Penggunaan tamsil pencinta dan Kekasih misalnya terdapat dalam Gita Suluk Latri yang ditulis dalam bentuk tembang wirangrong. Suluk ini menggambarkan seorang pencinta yang gelisah menunggu kedatangan Kekasihnya. Semakin larut malam kerinduan dan kegelisahannya semakin mengusiknya, dan semakin larut malam pula berahinya (`isyq) semakin berkobar. Ketika Kekasihnya datang dia lantas lupa segala sesuatu, kecuali keindahan wajah Kekasihnya. Demikianlah sestelah itu sang pencinta akhirnya hanyut dibawa ombak dalam lautan ketakterhinggaan wujud. Dalam Suluk Khalifah Sunan Bonang menceritakan kisah-kisah kerohanian para wali dan pengalaman mereka mengajarkan kepada orang yang ingin memeluk agama Islam. Suluk ini cukup panjang. Sunan Bonang juga menceritakan pengalamannya selama berada di Pasai bersama guru-gurunya serta perjalanannya menunaikan ibadah haji ke Mekah.

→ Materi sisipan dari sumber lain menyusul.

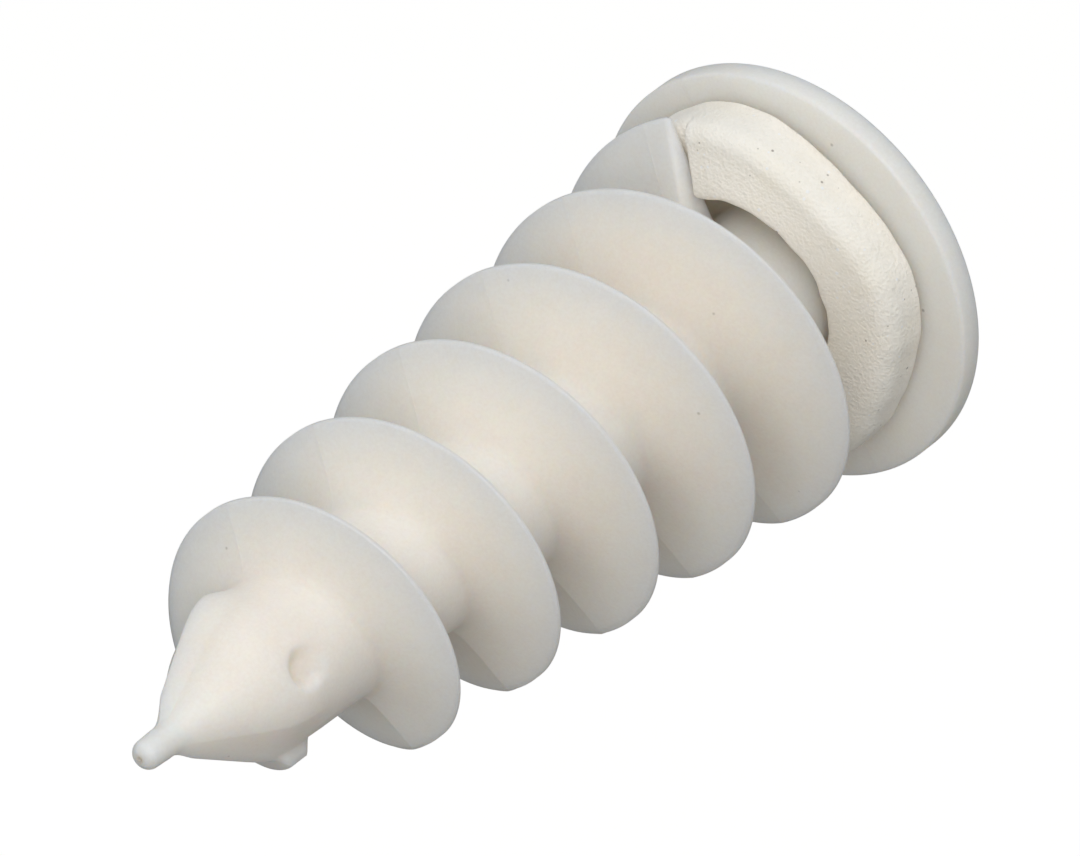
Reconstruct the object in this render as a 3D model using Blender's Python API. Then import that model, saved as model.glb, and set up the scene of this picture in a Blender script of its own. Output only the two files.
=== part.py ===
"""Spiral wall anchor with its foam sealing ring.

The anchor is one plastic moulding: a pointed core with a deep coarse screw thread, a short
neck and a round flange with a drive socket. A soft ring sits loose on the neck.

Frame: +Y runs from the wall face (the underside of the flange) into the wall, +Z is up,
and the origin is the middle of the flange's underside. All lengths are in metres.
"""

import math

import bmesh
import bpy

MM = 0.001

# Overall
COLUMNS = 72                   # points round the body
FLANGE_RADIUS = 12.1 * MM
FLANGE_THICK = 1.5 * MM
FLANGE_EDGE = 0.4 * MM         # rounding of the rim
TIP_END = 53.5 * MM

# Core and neck
CORE_RADIUS = 4.75 * MM        # at the wall face
CORE_TAPER = 0.012             # how much thinner the core gets for each unit of length
NECK_FILLET = 0.7 * MM
THREAD_CUT = 3.5 * MM          # the thread is cut off flat here, so that the neck stays free

# Thread, measured along its turned angle from the start near the tip
PITCH = 7.42 * MM
TURNS = 5.515
THREAD_START = 44.57 * MM      # height of the crest where the thread starts
CREST_RADIUS = 11.63 * MM      # the crest cone's radius at the wall face
CREST_TAPER = 0.0892
START_RADIUS = 5.2 * MM        # crest radius at the very start
GROW_TURNS = 0.5               # the thread is full after this many turns
CREST_LAND = 0.22 * MM         # half the width of the crest
START_LAND = 0.68 * MM
FLANK_SLOPE = 0.277            # axial run of a flank for each unit of its height
START_SLOPE = 0.95
ROOT_FILLET = 0.55 * MM
END_DROP = math.radians(9.0)
START_DROP = math.radians(10.0)

# Mould parting plane, which also sets where the thread starts and ends
PARTING = math.radians(-124.45)

# Tip
GRID_TOP = 46.2 * MM           # above this the rows are plain rings
CONE_END = 51.2 * MM
NIPPLE_RADIUS = 0.85 * MM
CONE_SLOPE = 0.635
BLADE_RAISE = 0.3 * MM         # how far a blade edge stands out of the cone
BLADE_BACK = math.radians(48.0)
BLADE_FRONT = math.radians(22.0)

# Drive socket and screw bore
SOCKET_FLATS = 6.0 * MM
SOCKET_DEPTH = 11.0 * MM       # from the outer face
SOCKET_CHAMFER = 0.5 * MM
BORE_RADIUS = 1.9 * MM
BORE_END_RADIUS = 1.2 * MM
BORE_END = 41.0 * MM

# Sealing ring
RING_RADIUS = 10.1 * MM
RING_HOLE = 6.1 * MM
RING_THICK = 2.8 * MM
RING_REAR = 0.35 * MM          # free gap between the flange and the ring
RING_ROUND = 1.0 * MM
RING_SHIFT = 0.25 * MM         # a loose ring hangs a little off the axis
RING_SHIFT_ANGLE = math.radians(65.0)


def clear_scene():
    for obj in list(bpy.data.objects):
        bpy.data.objects.remove(obj, do_unlink=True)


def plastic_material():
    mat = bpy.data.materials.new("natural_nylon")
    mat.use_nodes = True
    shader = mat.node_tree.nodes["Principled BSDF"]
    shader.inputs["Base Color"].default_value = (0.80, 0.78, 0.73, 1.0)
    shader.inputs["Roughness"].default_value = 0.42
    return mat


def foam_material():
    mat = bpy.data.materials.new("closed_cell_foam")
    mat.use_nodes = True
    shader = mat.node_tree.nodes["Principled BSDF"]
    shader.inputs["Base Color"].default_value = (0.90, 0.89, 0.86, 1.0)
    shader.inputs["Roughness"].default_value = 0.9
    return mat


def core_radius(y):
    """Radius of the core without its thread: a slim taper, then the cone of the tip."""
    cone = NIPPLE_RADIUS + CONE_SLOPE * (CONE_END - y)
    return min(CORE_RADIUS - CORE_TAPER * y, max(cone, NIPPLE_RADIUS))


def facet(angle, y):
    """Factor on the tip's radius that makes its two flat-sided blades in the parting plane."""
    a = (angle - PARTING) % math.pi
    high = 1.0 + BLADE_RAISE / core_radius(y)
    if a > math.pi - BLADE_BACK:
        back = math.pi - a
        span = BLADE_BACK
    elif a < BLADE_FRONT:
        back = a
        span = BLADE_FRONT
    else:
        return 1.0
    bottom = high * math.sin(back) + math.sin(span - back)
    shape = high * math.sin(span) / bottom
    rise = min(max((y - 43.2 * MM) / (2.0 * MM), 0.0), 1.0)
    fall = min(max((CONE_END + 0.4 * MM - y) / (1.0 * MM), 0.0), 1.0)
    return 1.0 + (shape - 1.0) * rise * fall


def crest_height(turned):
    return THREAD_START - PITCH * turned / (2 * math.pi)


def thread_size(turned):
    """(crest radius, half land, flank slope, presence) at a turned angle from the start."""
    end = TURNS * 2 * math.pi
    full = CREST_RADIUS - CREST_TAPER * crest_height(turned)
    grown = min(max(turned / (GROW_TURNS * 2 * math.pi), 0.0), 1.0)
    top = START_RADIUS + (full - START_RADIUS) * math.sin(grown * math.pi / 2)
    land = START_LAND + (CREST_LAND - START_LAND) * grown
    slope = START_SLOPE + (FLANK_SLOPE - START_SLOPE) * min(1.6 * grown, 1.0)
    presence = min((turned + START_DROP) / START_DROP, (end - turned) / END_DROP, 1.0)
    return top, land, slope, max(presence, 0.0)


def thread_radius(turned, y):
    """Radius of one turn's ridge at height y, before it is joined to the core."""
    core = core_radius(y)
    top, land, slope, presence = thread_size(turned)
    height = (top - core) * math.sqrt(presence)
    off = abs(y - crest_height(turned)) - land
    if presence <= 0.0 or height <= 0.0:
        return core
    if off <= 0.0:
        return core + height
    left = height - off / slope
    blend = ROOT_FILLET * 0.5
    if left >= blend:
        return core + left
    reach = (off - slope * (height - blend)) / (slope * blend + ROOT_FILLET)
    return core + blend * max(1.0 - reach, 0.0) ** 2


def body_radius(angle, y):
    turned = (angle - PARTING) % (2 * math.pi)
    radius = core_radius(y) * facet(angle, y)
    for turn in range(-1, 7):
        radius = max(radius, thread_radius(turned + 2 * math.pi * turn, y))
    return radius


def row_offsets(turned):
    """Heights above the crest of the rows that follow one turn of the thread."""
    top, land, slope, presence = thread_size(turned)
    core = core_radius(min(max(crest_height(turned), 0.0), THREAD_START))
    base = land + slope * (top - core)
    half = PITCH / 2
    side = [land, 0.5 * (land + base), base, min(base + ROOT_FILLET, 0.93 * half)]
    return [half] + side[::-1] + [-s for s in side]


def point(radius, angle, y):
    return (radius * math.cos(angle), y, radius * math.sin(angle))


def thread_rows():
    """Rows of points that run along the thread. Each row is one turn long."""
    rows = []
    for turn in range(-2, 8):
        lines = []
        for i in range(COLUMNS):
            turned = 2 * math.pi * (turn + i / COLUMNS)
            angle = PARTING + turned
            column = []
            for offset in row_offsets(turned):
                y = min(max(crest_height(turned) + offset, THREAD_CUT), GRID_TOP)
                column.append(point(body_radius(angle, y), angle, y))
            lines.append(column)
        rows.extend(list(row) for row in zip(*lines))
    return rows


def hex_radius(angle):
    """Distance from the axis to a hexagon's side."""
    a = (angle - PARTING + math.pi / 6) % (math.pi / 3) - math.pi / 6
    return SOCKET_FLATS / 2 / math.cos(a)


def ring_rows(profile):
    """Plain rings from (radius function, y) pairs."""
    rows = []
    for radius_at, y in profile:
        angles = [PARTING + 2 * math.pi * i / COLUMNS for i in range(COLUMNS)]
        rows.append([point(radius_at(a), a, y) for a in angles])
    return rows


def constant(radius):
    return lambda angle: radius


def arc(radius, y, size, start, end, steps):
    """Ring profile that follows a quarter circle about (radius, y)."""
    out = []
    for k in range(steps + 1):
        a = math.radians(start + (end - start) * k / steps)
        out.append((constant(radius + size * math.cos(a)), y + size * math.sin(a)))
    return out


def tip_profile():
    """Rings from the middle of the nipple's end down to the thread's first row."""
    end = NIPPLE_RADIUS * 0.82
    rings = [(constant(0.25 * MM), TIP_END - 0.35 * MM), (constant(0.28 * MM), TIP_END)]
    rings += arc(end - 0.3 * MM, TIP_END - 0.3 * MM, 0.3 * MM, 75, 0, 2)
    for y in (52.0 * MM, 51.4 * MM, CONE_END, 50.2 * MM, 49.0 * MM, 47.8 * MM, 46.8 * MM):
        rings.append((lambda a, y=y: body_radius(a, y) + 0.04 * MM * (y > 51 * MM), y))
    return rings


def flange_profile():
    """Rings from the thread's cut-off over the neck and the flange into the bore."""
    neck = core_radius(THREAD_CUT)
    face = -FLANGE_THICK
    rim = FLANGE_RADIUS - FLANGE_EDGE
    foot = core_radius(0.0)
    rings = [(constant(neck), THREAD_CUT)]
    rings += arc(foot + NECK_FILLET, NECK_FILLET, NECK_FILLET, 180, 270, 3)
    rings += arc(rim, -FLANGE_EDGE, FLANGE_EDGE, 90, 0, 2)
    rings += arc(rim, face + FLANGE_EDGE, FLANGE_EDGE, 0, -90, 2)
    rings.append((lambda a: hex_radius(a) + SOCKET_CHAMFER, face))
    rings.append((hex_radius, face + SOCKET_CHAMFER))
    rings.append((hex_radius, face + SOCKET_DEPTH))
    rings.append((constant(BORE_RADIUS + 0.4 * MM), face + SOCKET_DEPTH))
    rings.append((constant(BORE_RADIUS), face + SOCKET_DEPTH + 0.6 * MM))
    rings.append((constant(BORE_END_RADIUS), BORE_END))
    return rings


def fill_mesh(name, vertices, faces, material):
    """Object from points and faces, with doubled points joined and the faces turned outward."""
    mesh = bpy.data.meshes.new(name)
    mesh.from_pydata(vertices, [], faces)
    work = bmesh.new()
    work.from_mesh(mesh)
    bmesh.ops.remove_doubles(work, verts=work.verts, dist=0.000002)
    bmesh.ops.dissolve_degenerate(work, edges=work.edges, dist=0.000001)
    bmesh.ops.triangulate(work, faces=work.faces)
    bmesh.ops.recalc_face_normals(work, faces=work.faces)
    work.to_mesh(mesh)
    work.free()
    mesh.materials.append(material)
    mesh.shade_smooth()
    obj = bpy.data.objects.new(name, mesh)
    bpy.context.scene.collection.objects.link(obj)
    return obj


def make_body():
    """The whole moulding as one closed skin of rows: tip, thread, neck, flange and bore."""
    vertices, faces = [], []

    def add(rows):
        first = len(vertices)
        for row in rows:
            vertices.extend(row)
        return first

    def quads(upper, lower, shift=0):
        for i in range(COLUMNS):
            j = (i + 1) % COLUMNS
            wrap = shift if j == 0 else 0
            faces.append((upper + i, upper + j + wrap, lower + j + wrap, lower + i))

    tip = ring_rows(tip_profile())
    a = add(tip)
    for k in range(len(tip) - 1):
        quads(a + k * COLUMNS, a + (k + 1) * COLUMNS)
    faces.append(tuple(a + i for i in range(COLUMNS)))

    top = [(lambda angle: body_radius(angle, GRID_TOP), GRID_TOP)]
    b = add(ring_rows(top))
    quads(a + (len(tip) - 1) * COLUMNS, b)

    rows = thread_rows()
    per_turn = len(row_offsets(0.0))
    c = add(rows)
    for k in range(len(rows) - 1 - per_turn):
        quads(c + k * COLUMNS, c + (k + 1) * COLUMNS, per_turn * COLUMNS)

    bottom = [(lambda angle: body_radius(angle, THREAD_CUT), THREAD_CUT)]
    foot = ring_rows(bottom + flange_profile())
    d = add(foot)
    for k in range(len(foot) - 1):
        quads(d + k * COLUMNS, d + (k + 1) * COLUMNS)
    faces.append(tuple(d + (len(foot) - 1) * COLUMNS + i for i in range(COLUMNS)))

    return fill_mesh("anchor_body", vertices, faces, plastic_material())


def make_ring():
    """Soft washer: a rounded oblong section swept round the neck."""
    steps, corner = 60, 5
    inner, outer = RING_HOLE, RING_RADIUS
    centres = (
        (outer - RING_ROUND, RING_REAR + RING_THICK - RING_ROUND, 0),
        (inner + RING_ROUND * 0.5, RING_REAR + RING_THICK - RING_ROUND * 0.5, 90),
        (inner + RING_ROUND * 0.5, RING_REAR + RING_ROUND * 0.5, 180),
        (outer - RING_ROUND, RING_REAR + RING_ROUND, 270),
    )
    section = []
    for radius, y, start in centres:
        size = RING_ROUND if radius > 0.5 * (inner + outer) else RING_ROUND * 0.5
        for k in range(corner):
            a = math.radians(start + 90 * k / (corner - 1))
            section.append((radius + size * math.cos(a), y + size * math.sin(a)))
    shift_x = RING_SHIFT * math.cos(RING_SHIFT_ANGLE)
    shift_z = RING_SHIFT * math.sin(RING_SHIFT_ANGLE)
    vertices, faces = [], []
    count = len(section)
    for i in range(steps):
        angle = 2 * math.pi * i / steps
        for radius, y in section:
            x, y, z = point(radius, angle, y)
            vertices.append((x + shift_x, y, z + shift_z))
    for i in range(steps):
        j = (i + 1) % steps
        for k in range(count):
            m = (k + 1) % count
            faces.append((i * count + k, j * count + k, j * count + m, i * count + m))
    return fill_mesh("sealing_ring", vertices, faces, foam_material())


clear_scene()
make_body()
make_ring()
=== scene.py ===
# %% [markdown]
# # A spiral wall anchor
#
# The real object is one plastic moulding and one soft ring. The moulding has a point, a slim
# core with a deep coarse thread, a short neck and a round flange. The ring sits on the neck
# and seals the hole when the anchor is driven home.
#
# The working model comes first. It is loaded as a fixed frame, and the finished pieces are
# made around it, in metres. +Y runs from the flange towards the point and +Z is up.

# %% Load the frame
import math

import bmesh
import bpy
from mathutils import Matrix, Vector


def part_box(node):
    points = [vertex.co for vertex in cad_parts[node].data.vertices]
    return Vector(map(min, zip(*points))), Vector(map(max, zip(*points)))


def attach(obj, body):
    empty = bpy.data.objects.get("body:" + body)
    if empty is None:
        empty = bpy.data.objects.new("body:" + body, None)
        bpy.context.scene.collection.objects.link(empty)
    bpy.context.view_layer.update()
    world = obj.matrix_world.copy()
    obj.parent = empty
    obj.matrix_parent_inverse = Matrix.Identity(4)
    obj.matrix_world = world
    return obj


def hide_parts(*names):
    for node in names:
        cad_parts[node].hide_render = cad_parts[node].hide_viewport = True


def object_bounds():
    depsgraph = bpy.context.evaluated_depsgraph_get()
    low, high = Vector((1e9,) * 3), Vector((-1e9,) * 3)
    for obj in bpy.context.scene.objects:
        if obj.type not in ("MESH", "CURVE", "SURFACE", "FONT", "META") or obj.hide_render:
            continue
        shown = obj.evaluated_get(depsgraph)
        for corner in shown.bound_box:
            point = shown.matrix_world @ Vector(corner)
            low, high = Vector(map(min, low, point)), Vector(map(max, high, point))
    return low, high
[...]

Karya yang tidak kalah penting ialah Suluk Gentur atau Suluk Bentur. Suluk ini ditulis di dalam tembang wirangrong dan cukup panjang. Gentur atau bentur berarti lengkap atau sempurna. Di dalamnya digambarkan jalan yang harus ditempuh seorang sufi untuk mencapai kesadaran tertiggi. Dalam perjalanannya itu ia akan berhadapan dengan maut dan dia akan diikuti oleh sang maut ke mana pun ia melangkah. Ujian terbesar seorang penempuh jalan tasawuf atau suluk ialah syahadat dacim qacim. Syahadat ini berupa kesaksian tanpa bicara sepatah kata pun dalam waktu yang lama, sambil mengamati gerik-gerik jasmaninya dalam menyampaikan isyarat kebenaran dan keunikan Tuhan. Garam jatuh ke dalam lautan dan lenyap, tetapi tidak dapat dikatakan menjadi laut. Pun tidak hilang ke dalam kekosongan (suwung). Demikian pula apabila manusia mencapai keadaan fana’ tidak lantas tercerap dalam Wujud Mutlak. Yang lenyap ialah kesadaran akan keberadaan atau kewujudan jasmaninya.

Dalam suluknya ini Sunan Bonang juga mengatakan bahwa pencapaian tertinggi seseorang ialah fana’ ruh idafi, yaitu "keadaan dapat melihat peralihan atau pertukaran segala bentuk lahir dan gejala lahir, yang di dalamnya kesadaran intuitit atau makrifat menyempurnakan penglihatannya tentang Allah sebagai Yang Kekal dan Yang Tunggal". Pendek kata dalam fana’ ruh idafi seseorang sepenuhnya menyaksikan kebenaran hakiki ayat Al-Quran 28:88, “Segala sesuatu binasa kecuali wajah-Nya”. Ini digambarkan melalui perumpamaan asyrafi (emas bentukan yang mencair dan hilang kemuliannya, sedangkan substansinya sebagai emas tidak lenyap). Syahadat dacim qacim adalah kurnia yang dilimpahkan Tuhan kepada seseorang sehingga ia menyadari dan menyaksikan dirinya bersatu dengan kehendak Tuhan (sapakarya). Menurut Sunan Bonang, ada tiga macam syahadat:
1. mutawilah (muta`awillah);
2. mutawassitah (Mutawassita);
3. mutakhirah (muta`akhira).

Yang pertama, syahadat (penyaksian) sebelum manusia dilahirkan ke dunia yaitu dari Hari Mitsaq (Hari Perjanjian) sebagaimana dikemukakan di dalam ayat Al-Quran 7: 172, “Bukankah Aku ini Tuhanmu? Ya, aku menyaksikan” (Alastu bi rabbikum? Qawl bala syahidna). Yang kedua, ialah syahadat ketika seseorang menyatakan diri memeluk agama Islam dengan mengucap, “Tiada Tuhan selain Allah dan Nabi Muhammad adalah utusan-Nya”. Yang ketiga, adalah syahadat yang diucapkan para nabi, wali, dan orang mukmin sejati.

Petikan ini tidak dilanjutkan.